Many people have offered solutions to solve the playoff overtime disparity, the most common being that both teams should have one possession in overtime even if the initial possession results in a touchdown. The side effect of this is that it could result in even more ties in the regular season, as the overtime period has been reduced from 15 minutes to 10 minutes (a time limit being obviously non-existent in the playoffs).

The game has changed drastically throughout the decades. Sometimes, as much as the game itself changes, the fan reaction does even more so. 

When Johnny Unitas led the Colts to that overtime victory for the NFL title in 1958, there was no outcry, despite the fact that it was sudden death. Of course, the Giants had won the coin toss and had a possession but no one cared about those details. They were watching an overtime NFL game for the first time and it was also for the championship. That excitement isn’t overlooked because of heads or tails. 

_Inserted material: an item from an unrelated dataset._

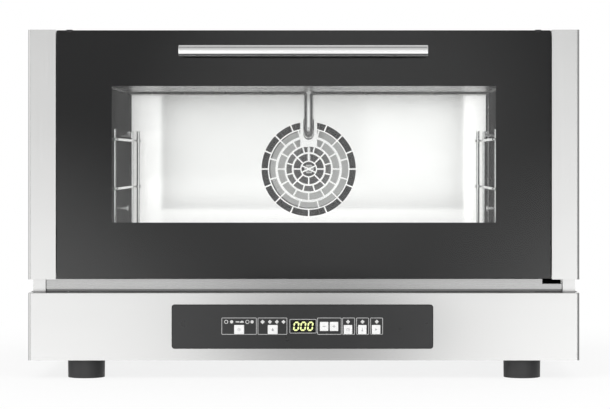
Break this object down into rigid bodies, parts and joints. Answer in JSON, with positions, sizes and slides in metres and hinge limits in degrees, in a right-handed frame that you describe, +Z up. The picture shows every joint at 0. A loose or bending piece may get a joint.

The many other suggestions to change overtime include everything from reaching 8 total points to making it first touchdown wins to having a college football style of overtime which starts by giving both teams a possession that begins at their opponent’s 25-yard line. 

When the NFL discusses the potential changes, perhaps they will consider all possibilities. If they do, in order to decide which new rule to adapt, maybe they should flip a coin.